From the entries below, reproduce exactly the line containing "Continue the three.js", the line containing "const SLOT_SIDES = 10;", and every line in between, with nothing added.
***** Recorded information
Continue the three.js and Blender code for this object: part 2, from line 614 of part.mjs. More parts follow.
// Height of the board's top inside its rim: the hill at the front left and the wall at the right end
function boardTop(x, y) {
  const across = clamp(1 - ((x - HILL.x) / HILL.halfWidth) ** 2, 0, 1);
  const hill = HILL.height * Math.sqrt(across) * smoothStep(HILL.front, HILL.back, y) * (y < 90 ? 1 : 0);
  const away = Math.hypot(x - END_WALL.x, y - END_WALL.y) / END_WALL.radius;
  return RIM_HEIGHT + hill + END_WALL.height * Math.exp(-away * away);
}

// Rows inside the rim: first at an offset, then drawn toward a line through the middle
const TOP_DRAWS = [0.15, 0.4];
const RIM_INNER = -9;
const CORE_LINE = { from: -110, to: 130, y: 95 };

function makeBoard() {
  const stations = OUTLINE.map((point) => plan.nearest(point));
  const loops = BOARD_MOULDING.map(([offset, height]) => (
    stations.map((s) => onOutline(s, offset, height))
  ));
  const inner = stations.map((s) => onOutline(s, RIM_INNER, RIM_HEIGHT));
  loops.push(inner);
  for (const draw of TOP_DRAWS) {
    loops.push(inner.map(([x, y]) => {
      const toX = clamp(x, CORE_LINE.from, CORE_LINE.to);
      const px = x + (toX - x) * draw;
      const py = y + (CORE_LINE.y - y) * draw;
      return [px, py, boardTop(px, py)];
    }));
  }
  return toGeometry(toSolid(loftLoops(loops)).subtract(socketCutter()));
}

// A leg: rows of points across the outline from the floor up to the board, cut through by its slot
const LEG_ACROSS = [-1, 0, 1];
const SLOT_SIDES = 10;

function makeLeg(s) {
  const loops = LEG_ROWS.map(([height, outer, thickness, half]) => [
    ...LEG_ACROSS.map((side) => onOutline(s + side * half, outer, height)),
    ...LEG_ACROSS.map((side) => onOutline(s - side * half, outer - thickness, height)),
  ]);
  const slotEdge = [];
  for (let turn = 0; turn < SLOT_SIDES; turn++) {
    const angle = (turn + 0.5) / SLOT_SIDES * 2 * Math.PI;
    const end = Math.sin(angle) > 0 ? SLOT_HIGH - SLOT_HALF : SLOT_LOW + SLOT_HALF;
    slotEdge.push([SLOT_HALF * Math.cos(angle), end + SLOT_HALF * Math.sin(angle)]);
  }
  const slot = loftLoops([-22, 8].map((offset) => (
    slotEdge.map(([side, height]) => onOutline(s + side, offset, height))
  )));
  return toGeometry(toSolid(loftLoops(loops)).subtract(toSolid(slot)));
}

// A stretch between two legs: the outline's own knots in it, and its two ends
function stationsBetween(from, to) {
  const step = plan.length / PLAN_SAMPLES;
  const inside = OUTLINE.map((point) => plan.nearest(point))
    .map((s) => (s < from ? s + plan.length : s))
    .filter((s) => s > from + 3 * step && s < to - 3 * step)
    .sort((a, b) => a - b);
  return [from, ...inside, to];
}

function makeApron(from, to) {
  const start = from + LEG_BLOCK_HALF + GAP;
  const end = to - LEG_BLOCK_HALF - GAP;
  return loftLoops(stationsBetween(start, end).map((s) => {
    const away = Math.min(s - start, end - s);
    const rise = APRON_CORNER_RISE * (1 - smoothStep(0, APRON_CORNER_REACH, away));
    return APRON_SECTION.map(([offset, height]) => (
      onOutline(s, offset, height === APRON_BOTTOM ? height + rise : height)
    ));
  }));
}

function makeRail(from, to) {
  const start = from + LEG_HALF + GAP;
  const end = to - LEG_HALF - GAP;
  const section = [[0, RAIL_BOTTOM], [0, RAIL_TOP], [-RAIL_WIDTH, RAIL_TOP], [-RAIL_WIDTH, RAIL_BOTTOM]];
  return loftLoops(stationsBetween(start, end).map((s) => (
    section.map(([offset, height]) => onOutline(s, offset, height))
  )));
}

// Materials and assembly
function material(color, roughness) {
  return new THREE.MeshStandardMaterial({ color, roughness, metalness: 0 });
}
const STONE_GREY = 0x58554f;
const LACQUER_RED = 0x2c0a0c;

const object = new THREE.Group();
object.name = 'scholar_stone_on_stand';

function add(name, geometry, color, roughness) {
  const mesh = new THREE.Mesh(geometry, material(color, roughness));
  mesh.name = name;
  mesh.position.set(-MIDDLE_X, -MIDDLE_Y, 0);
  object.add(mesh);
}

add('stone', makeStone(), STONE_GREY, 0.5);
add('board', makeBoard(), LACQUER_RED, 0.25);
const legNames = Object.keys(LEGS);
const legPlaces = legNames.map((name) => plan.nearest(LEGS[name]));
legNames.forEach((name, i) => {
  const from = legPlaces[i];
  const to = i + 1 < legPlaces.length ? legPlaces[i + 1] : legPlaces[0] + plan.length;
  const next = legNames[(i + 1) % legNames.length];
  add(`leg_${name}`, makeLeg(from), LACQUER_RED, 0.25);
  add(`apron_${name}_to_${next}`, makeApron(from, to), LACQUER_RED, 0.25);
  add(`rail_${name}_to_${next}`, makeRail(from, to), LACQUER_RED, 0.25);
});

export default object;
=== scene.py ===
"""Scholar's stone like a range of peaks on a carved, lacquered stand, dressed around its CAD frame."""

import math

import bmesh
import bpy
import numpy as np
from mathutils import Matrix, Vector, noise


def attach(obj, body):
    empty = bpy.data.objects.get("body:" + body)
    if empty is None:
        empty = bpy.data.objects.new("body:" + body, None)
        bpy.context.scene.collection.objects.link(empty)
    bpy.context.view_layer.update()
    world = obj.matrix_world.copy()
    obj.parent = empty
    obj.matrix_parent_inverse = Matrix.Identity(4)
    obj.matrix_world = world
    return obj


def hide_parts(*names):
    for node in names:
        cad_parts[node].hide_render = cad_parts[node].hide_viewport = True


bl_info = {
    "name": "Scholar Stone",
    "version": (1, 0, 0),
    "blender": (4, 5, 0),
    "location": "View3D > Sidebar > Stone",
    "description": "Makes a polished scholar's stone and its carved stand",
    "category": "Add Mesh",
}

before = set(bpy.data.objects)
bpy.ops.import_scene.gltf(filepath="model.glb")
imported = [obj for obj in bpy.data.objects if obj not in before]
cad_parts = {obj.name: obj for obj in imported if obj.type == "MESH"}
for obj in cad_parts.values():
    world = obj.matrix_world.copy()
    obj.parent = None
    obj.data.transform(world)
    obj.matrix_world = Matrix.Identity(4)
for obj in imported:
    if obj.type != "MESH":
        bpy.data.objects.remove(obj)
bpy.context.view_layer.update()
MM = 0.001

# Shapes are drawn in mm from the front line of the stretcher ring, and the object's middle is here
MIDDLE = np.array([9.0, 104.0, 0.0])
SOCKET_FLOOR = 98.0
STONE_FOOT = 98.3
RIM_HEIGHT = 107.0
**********
***** Recorded information
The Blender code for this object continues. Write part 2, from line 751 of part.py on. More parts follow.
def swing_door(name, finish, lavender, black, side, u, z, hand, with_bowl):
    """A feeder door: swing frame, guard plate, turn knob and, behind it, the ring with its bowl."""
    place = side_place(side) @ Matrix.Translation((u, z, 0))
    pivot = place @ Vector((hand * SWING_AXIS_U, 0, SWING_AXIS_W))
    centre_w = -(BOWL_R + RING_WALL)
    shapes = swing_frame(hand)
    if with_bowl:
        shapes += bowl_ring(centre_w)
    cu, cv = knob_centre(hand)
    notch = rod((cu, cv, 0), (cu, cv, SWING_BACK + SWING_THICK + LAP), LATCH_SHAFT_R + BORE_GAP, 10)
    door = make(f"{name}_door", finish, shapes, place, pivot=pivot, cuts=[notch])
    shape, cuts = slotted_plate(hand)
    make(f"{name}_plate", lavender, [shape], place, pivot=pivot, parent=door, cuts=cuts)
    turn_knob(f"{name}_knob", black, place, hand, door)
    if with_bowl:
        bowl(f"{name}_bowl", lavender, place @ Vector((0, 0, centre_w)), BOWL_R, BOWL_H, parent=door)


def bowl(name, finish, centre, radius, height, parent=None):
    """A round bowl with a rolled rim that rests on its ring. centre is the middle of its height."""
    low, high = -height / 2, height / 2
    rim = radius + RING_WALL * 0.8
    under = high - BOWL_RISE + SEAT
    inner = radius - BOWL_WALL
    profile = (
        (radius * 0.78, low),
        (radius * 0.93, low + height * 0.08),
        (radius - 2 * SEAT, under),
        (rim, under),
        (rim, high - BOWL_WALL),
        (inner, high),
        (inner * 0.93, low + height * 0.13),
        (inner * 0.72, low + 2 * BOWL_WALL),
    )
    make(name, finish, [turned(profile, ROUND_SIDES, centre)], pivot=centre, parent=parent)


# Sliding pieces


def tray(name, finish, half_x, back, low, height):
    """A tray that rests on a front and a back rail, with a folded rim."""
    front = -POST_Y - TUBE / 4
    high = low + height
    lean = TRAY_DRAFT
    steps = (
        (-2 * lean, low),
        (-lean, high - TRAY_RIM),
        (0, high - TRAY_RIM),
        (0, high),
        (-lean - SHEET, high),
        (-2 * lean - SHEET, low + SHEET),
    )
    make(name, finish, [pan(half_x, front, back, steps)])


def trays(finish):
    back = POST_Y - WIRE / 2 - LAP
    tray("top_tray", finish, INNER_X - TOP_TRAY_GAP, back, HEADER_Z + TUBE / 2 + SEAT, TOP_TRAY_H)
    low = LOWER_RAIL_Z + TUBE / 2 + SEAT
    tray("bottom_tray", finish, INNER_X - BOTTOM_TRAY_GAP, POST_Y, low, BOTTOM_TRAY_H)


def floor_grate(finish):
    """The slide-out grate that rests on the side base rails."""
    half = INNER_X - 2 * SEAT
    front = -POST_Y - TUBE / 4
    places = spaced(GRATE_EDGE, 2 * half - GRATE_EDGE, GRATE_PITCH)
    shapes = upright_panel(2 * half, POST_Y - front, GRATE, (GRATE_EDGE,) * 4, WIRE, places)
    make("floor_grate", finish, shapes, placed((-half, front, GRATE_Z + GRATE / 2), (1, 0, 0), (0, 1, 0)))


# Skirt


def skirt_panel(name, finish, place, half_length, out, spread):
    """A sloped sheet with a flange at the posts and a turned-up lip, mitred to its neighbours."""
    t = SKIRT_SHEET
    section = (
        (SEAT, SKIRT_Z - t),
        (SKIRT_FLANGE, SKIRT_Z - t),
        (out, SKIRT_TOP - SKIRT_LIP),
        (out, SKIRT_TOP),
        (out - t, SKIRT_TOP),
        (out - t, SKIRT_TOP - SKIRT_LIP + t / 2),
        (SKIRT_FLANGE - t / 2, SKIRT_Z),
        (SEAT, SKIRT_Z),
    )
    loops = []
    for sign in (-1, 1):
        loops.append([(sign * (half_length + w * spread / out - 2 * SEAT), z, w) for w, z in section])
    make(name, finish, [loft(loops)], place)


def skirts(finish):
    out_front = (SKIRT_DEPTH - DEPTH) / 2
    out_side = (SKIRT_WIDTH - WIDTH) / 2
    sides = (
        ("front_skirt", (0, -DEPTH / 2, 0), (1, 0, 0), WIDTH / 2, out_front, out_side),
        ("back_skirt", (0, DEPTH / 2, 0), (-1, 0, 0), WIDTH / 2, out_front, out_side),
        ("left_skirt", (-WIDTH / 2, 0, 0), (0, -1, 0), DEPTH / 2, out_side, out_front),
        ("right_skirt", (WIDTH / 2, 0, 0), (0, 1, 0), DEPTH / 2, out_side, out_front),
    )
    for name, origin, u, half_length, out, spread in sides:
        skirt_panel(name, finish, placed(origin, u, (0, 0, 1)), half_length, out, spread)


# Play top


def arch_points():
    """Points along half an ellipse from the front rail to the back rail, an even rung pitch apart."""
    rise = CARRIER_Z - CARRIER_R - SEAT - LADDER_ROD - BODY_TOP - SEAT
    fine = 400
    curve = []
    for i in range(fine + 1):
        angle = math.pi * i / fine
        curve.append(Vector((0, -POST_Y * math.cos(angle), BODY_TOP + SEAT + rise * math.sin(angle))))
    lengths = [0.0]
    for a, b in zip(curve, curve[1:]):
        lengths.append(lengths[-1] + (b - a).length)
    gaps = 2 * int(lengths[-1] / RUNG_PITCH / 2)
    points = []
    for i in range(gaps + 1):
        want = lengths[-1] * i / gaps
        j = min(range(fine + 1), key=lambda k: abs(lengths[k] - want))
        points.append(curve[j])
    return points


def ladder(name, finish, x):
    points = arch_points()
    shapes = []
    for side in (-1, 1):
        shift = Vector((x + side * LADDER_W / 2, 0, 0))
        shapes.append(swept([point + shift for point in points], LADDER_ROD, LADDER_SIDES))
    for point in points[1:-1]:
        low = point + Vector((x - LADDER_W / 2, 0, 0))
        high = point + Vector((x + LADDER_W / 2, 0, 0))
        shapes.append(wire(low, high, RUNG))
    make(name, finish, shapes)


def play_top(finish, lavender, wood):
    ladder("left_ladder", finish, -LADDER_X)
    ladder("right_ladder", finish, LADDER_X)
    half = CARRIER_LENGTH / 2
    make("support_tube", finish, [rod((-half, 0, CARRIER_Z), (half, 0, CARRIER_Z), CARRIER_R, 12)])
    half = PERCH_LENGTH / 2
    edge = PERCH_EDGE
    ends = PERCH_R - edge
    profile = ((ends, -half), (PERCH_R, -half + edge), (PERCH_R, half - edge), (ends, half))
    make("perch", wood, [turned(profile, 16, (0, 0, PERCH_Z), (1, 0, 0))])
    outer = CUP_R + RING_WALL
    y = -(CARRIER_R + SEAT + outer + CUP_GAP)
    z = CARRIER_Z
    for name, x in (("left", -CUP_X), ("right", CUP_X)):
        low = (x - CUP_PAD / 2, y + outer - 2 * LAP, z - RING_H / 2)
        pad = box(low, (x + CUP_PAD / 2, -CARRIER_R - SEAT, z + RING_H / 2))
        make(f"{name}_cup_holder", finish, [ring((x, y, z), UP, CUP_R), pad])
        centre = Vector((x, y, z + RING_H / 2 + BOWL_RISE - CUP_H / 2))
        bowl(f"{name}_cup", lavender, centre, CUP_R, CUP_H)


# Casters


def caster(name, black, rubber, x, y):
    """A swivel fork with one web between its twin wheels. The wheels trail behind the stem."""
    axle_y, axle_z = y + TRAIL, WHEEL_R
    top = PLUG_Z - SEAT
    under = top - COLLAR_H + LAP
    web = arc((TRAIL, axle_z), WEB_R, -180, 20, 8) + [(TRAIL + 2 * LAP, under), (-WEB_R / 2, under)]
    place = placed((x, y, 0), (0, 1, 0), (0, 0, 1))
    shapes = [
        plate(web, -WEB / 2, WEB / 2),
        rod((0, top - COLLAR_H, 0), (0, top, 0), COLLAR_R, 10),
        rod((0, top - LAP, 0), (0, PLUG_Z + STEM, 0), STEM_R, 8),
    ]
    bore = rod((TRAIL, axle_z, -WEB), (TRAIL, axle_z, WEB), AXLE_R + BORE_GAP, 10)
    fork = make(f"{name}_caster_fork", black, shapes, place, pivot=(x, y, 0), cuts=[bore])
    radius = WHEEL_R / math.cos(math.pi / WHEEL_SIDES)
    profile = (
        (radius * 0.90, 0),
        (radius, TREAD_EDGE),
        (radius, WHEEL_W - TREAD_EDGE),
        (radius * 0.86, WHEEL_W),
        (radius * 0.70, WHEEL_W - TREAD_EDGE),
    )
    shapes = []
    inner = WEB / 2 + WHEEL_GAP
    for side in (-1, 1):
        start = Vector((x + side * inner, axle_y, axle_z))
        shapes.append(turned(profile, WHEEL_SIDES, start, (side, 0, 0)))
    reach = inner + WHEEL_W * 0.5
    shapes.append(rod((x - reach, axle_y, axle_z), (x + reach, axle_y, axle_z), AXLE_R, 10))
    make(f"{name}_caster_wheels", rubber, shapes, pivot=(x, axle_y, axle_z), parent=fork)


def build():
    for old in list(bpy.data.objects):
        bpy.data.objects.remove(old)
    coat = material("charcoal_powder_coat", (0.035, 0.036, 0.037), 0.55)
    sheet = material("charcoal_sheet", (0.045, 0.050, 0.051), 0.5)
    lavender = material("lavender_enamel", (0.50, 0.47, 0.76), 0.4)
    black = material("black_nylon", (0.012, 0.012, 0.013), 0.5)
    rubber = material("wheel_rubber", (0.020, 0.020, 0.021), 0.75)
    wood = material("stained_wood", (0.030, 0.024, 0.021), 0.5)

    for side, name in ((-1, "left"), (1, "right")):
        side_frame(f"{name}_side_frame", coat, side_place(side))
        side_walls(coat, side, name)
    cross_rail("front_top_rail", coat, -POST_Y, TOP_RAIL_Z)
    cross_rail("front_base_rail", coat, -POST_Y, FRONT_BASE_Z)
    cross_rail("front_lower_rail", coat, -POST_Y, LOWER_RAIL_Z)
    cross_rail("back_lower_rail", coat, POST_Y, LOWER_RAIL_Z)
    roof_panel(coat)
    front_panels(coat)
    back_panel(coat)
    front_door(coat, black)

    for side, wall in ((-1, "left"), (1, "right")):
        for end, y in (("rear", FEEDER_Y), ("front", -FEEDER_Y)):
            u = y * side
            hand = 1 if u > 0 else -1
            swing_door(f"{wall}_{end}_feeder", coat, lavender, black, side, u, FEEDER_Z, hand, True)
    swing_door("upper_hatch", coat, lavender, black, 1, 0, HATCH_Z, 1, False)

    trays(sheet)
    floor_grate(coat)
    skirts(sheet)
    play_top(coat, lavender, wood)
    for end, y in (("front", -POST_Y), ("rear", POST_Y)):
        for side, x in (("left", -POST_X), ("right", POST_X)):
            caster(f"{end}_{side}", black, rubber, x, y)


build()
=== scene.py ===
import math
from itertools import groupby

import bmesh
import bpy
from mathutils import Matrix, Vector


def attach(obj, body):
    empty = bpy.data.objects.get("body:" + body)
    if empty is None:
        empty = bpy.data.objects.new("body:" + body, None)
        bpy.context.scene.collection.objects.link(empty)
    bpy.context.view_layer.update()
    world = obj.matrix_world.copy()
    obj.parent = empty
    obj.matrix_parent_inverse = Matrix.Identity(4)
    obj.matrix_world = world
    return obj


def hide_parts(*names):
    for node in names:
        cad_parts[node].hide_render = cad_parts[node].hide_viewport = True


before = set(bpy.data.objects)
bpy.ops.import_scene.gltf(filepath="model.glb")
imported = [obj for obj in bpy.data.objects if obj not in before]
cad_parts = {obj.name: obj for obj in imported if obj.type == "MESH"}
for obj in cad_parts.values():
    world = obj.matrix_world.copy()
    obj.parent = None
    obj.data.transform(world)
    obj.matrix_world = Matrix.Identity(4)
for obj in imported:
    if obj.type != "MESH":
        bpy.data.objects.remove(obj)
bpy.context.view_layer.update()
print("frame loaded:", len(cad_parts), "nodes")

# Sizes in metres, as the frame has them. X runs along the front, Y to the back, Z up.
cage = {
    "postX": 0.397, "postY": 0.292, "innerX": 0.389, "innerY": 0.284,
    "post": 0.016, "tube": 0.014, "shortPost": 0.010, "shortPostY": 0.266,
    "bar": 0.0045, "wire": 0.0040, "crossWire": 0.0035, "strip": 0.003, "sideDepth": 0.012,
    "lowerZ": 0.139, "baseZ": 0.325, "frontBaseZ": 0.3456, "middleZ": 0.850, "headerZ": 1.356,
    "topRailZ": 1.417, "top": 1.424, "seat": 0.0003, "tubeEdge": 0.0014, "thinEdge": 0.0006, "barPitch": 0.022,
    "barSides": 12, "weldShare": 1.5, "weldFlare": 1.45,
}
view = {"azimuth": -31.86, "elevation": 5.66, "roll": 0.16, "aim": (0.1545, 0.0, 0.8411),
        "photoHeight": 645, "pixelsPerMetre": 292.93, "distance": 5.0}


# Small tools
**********
Task response —
Continue the three.js and Blender code for this object: part 2, from line 614 of part.mjs. More parts follow.
// Height of the board's top inside its rim: the hill at the front left and the wall at the right end
function boardTop(x, y) {
  const across = clamp(1 - ((x - HILL.x) / HILL.halfWidth) ** 2, 0, 1);
  const hill = HILL.height * Math.sqrt(across) * smoothStep(HILL.front, HILL.back, y) * (y < 90 ? 1 : 0);
  const away = Math.hypot(x - END_WALL.x, y - END_WALL.y) / END_WALL.radius;
  return RIM_HEIGHT + hill + END_WALL.height * Math.exp(-away * away);
}

// Rows inside the rim: first at an offset, then drawn toward a line through the middle
const TOP_DRAWS = [0.15, 0.4];
const RIM_INNER = -9;
const CORE_LINE = { from: -110, to: 130, y: 95 };

function makeBoard() {
  const stations = OUTLINE.map((point) => plan.nearest(point));
  const loops = BOARD_MOULDING.map(([offset, height]) => (
    stations.map((s) => onOutline(s, offset, height))
  ));
  const inner = stations.map((s) => onOutline(s, RIM_INNER, RIM_HEIGHT));
  loops.push(inner);
  for (const draw of TOP_DRAWS) {
    loops.push(inner.map(([x, y]) => {
      const toX = clamp(x, CORE_LINE.from, CORE_LINE.to);
      const px = x + (toX - x) * draw;
      const py = y + (CORE_LINE.y - y) * draw;
      return [px, py, boardTop(px, py)];
    }));
  }
  return toGeometry(toSolid(loftLoops(loops)).subtract(socketCutter()));
}

// A leg: rows of points across the outline from the floor up to the board, cut through by its slot
const LEG_ACROSS = [-1, 0, 1];
const SLOT_SIDES = 10;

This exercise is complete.